▸ **TASK TO CARRY OUT**:
Lift out, unaltered, the lines of the material below between the line holding "Turn this picture" and the line holding "EDGE_CHAMFER = 0.45 * MM", counting both.

▸ **DATA ENTRIES**:
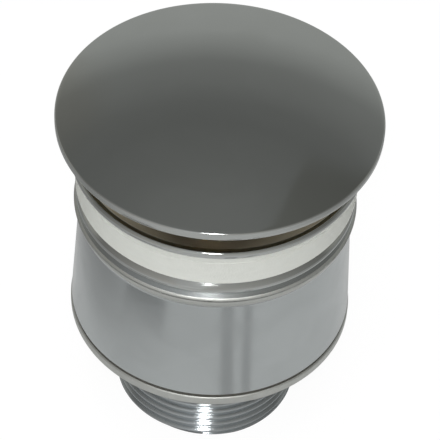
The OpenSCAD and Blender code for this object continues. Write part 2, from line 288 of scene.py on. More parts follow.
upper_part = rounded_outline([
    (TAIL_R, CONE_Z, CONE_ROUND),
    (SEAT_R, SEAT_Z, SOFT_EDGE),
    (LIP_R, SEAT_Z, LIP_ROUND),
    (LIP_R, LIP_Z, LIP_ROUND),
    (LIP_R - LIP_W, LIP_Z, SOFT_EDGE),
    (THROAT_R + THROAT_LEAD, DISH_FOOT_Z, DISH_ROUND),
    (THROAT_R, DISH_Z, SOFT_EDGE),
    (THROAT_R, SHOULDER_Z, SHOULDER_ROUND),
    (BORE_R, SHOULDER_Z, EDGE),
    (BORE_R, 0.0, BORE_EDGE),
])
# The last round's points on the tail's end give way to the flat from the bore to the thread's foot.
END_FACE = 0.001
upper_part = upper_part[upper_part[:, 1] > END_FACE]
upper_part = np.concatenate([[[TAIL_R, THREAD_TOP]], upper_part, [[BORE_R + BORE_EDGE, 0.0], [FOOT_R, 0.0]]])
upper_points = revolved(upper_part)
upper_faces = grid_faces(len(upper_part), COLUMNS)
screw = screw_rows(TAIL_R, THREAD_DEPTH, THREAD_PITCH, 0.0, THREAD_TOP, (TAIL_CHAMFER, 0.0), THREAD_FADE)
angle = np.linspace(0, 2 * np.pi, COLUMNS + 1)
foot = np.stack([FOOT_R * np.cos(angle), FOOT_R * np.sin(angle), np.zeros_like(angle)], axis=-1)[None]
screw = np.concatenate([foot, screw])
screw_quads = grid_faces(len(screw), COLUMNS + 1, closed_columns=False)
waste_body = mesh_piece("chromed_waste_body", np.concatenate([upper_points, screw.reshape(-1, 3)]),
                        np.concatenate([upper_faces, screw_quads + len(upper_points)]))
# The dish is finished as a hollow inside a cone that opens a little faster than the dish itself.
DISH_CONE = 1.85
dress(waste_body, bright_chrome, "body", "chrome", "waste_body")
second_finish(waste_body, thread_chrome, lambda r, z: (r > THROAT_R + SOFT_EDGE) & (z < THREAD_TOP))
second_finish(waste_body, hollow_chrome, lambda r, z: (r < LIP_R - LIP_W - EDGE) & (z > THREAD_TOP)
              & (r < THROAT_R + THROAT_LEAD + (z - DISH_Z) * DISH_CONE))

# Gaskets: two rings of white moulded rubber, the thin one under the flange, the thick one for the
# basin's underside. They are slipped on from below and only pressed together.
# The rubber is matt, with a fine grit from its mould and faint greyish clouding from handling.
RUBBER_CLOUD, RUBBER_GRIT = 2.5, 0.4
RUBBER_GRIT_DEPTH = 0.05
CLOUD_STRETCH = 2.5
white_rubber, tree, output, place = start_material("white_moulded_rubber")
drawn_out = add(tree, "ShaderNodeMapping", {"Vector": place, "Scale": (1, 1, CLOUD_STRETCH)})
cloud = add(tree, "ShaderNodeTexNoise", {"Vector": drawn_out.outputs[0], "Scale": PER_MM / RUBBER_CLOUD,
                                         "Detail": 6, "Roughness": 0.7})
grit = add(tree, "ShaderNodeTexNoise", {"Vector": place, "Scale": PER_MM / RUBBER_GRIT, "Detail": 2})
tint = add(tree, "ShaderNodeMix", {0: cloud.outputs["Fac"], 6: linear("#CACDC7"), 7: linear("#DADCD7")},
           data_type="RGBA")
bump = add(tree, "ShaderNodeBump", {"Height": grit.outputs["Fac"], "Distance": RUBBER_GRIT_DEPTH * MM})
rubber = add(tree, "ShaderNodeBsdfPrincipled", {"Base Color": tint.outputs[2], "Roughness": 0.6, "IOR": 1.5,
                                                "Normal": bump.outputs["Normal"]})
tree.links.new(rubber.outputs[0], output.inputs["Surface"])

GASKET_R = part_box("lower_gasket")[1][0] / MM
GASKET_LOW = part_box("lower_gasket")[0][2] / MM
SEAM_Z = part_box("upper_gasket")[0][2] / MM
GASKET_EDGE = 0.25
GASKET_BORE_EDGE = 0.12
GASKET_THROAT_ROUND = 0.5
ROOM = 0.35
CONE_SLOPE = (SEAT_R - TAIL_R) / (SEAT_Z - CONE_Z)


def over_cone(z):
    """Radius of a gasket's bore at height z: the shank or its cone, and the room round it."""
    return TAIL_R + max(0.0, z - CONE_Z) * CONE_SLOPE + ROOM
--
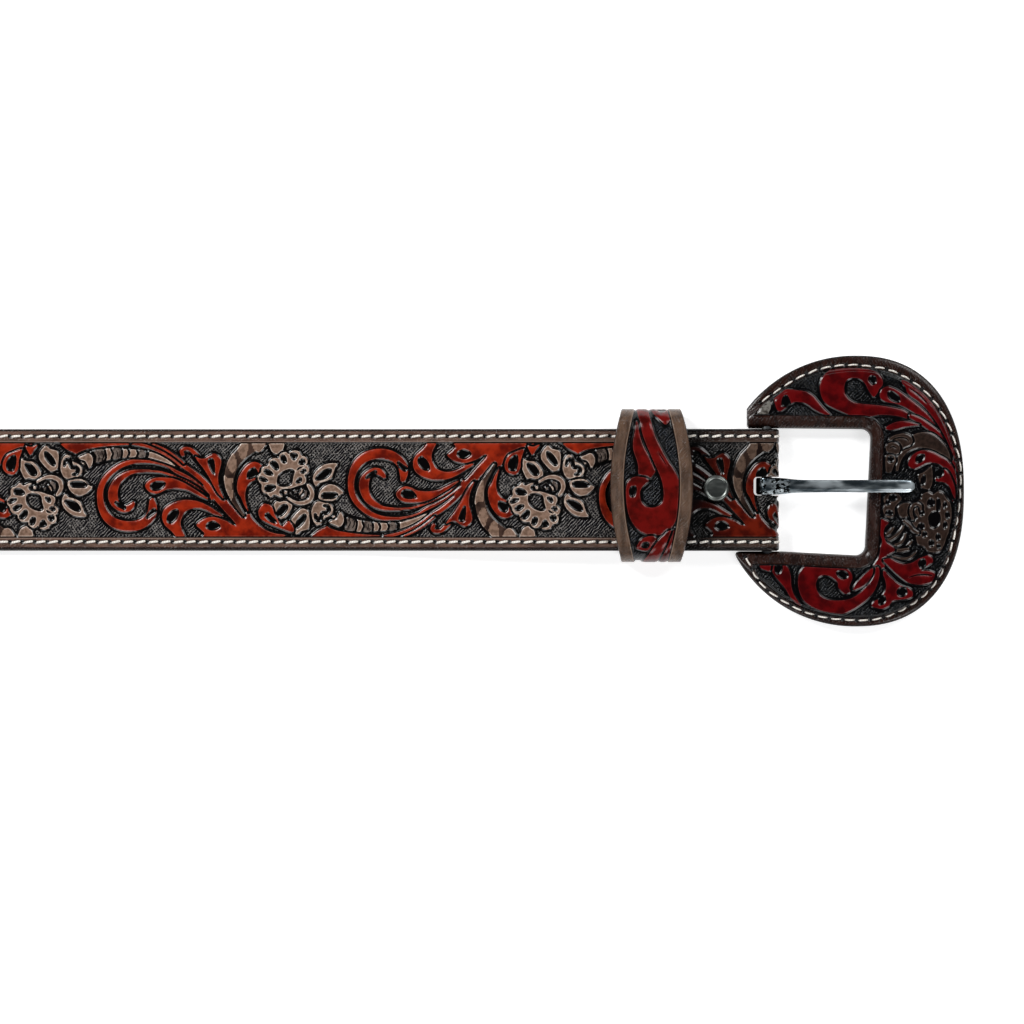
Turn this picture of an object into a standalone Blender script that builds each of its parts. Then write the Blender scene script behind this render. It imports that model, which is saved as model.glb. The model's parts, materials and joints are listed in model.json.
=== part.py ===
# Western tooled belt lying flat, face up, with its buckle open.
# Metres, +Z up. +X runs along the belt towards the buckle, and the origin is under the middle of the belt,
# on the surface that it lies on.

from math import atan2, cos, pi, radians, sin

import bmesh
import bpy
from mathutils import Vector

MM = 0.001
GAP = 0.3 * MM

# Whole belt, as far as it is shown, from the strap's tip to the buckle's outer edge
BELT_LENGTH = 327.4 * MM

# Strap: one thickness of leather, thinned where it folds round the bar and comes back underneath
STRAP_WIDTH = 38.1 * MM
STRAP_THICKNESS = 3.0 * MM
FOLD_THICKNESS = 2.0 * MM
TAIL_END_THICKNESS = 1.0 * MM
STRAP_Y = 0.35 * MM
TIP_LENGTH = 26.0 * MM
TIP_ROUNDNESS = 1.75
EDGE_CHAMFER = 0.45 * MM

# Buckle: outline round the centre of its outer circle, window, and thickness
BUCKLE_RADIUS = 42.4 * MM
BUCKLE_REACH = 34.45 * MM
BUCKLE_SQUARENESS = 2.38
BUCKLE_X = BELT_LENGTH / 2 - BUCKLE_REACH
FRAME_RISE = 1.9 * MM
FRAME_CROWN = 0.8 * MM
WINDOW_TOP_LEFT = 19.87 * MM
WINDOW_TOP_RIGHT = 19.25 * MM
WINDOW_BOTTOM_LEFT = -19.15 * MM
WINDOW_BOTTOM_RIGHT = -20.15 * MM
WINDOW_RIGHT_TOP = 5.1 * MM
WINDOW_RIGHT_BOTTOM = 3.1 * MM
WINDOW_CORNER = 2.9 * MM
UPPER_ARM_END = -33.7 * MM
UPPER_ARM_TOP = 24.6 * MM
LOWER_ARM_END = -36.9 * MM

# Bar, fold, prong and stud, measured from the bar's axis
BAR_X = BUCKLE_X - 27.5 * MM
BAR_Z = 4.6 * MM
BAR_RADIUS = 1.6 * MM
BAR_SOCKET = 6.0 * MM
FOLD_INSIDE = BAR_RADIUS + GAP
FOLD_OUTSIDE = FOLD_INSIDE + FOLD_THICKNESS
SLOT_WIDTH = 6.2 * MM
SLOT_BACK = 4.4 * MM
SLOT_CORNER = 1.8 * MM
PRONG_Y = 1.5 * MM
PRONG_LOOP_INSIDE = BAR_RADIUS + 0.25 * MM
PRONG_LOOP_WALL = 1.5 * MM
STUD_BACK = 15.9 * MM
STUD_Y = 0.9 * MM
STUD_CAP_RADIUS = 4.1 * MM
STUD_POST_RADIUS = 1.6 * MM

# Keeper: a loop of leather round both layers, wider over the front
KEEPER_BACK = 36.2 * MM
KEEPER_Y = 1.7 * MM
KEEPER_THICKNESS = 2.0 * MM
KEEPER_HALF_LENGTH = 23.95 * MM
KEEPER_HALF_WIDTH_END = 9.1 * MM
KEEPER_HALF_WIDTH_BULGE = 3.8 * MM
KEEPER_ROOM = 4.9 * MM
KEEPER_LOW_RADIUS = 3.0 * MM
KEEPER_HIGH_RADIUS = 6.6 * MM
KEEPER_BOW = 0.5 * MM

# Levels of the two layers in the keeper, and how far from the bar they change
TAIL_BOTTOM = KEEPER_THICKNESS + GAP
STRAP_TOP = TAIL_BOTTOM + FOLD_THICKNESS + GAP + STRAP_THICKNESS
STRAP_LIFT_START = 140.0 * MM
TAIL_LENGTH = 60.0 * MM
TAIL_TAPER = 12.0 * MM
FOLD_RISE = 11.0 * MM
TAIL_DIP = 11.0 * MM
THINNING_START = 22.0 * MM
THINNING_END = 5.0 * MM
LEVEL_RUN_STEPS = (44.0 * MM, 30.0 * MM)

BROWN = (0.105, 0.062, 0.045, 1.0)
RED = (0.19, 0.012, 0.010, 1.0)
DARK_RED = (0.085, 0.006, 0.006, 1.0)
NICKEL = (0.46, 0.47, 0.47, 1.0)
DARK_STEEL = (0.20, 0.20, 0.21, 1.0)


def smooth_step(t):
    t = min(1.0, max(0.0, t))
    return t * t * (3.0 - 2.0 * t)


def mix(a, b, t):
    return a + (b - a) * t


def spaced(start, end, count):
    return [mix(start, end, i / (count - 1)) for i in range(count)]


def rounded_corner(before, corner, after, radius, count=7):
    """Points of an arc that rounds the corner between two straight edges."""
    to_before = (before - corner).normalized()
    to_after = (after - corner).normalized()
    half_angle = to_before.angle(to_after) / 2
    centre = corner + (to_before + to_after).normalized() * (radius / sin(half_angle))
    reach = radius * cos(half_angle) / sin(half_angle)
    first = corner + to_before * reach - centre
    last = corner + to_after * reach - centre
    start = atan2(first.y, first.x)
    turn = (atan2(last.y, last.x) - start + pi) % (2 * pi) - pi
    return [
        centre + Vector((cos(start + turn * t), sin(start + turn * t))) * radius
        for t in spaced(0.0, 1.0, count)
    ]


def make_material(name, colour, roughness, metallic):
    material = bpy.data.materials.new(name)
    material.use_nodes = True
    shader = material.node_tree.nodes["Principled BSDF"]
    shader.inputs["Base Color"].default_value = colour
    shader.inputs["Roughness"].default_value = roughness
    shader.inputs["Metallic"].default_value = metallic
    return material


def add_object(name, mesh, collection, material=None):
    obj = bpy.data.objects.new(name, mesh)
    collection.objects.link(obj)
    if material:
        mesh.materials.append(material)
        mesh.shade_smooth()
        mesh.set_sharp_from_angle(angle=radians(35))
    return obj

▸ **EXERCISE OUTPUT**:
Turn this picture of an object into a standalone Blender script that builds each of its parts. Then write the Blender scene script behind this render. It imports that model, which is saved as model.glb. The model's parts, materials and joints are listed in model.json.
=== part.py ===
# Western tooled belt lying flat, face up, with its buckle open.
# Metres, +Z up. +X runs along the belt towards the buckle, and the origin is under the middle of the belt,
# on the surface that it lies on.

from math import atan2, cos, pi, radians, sin

import bmesh
import bpy
from mathutils import Vector

MM = 0.001
GAP = 0.3 * MM

# Whole belt, as far as it is shown, from the strap's tip to the buckle's outer edge
BELT_LENGTH = 327.4 * MM

# Strap: one thickness of leather, thinned where it folds round the bar and comes back underneath
STRAP_WIDTH = 38.1 * MM
STRAP_THICKNESS = 3.0 * MM
FOLD_THICKNESS = 2.0 * MM
TAIL_END_THICKNESS = 1.0 * MM
STRAP_Y = 0.35 * MM
TIP_LENGTH = 26.0 * MM
TIP_ROUNDNESS = 1.75
EDGE_CHAMFER = 0.45 * MM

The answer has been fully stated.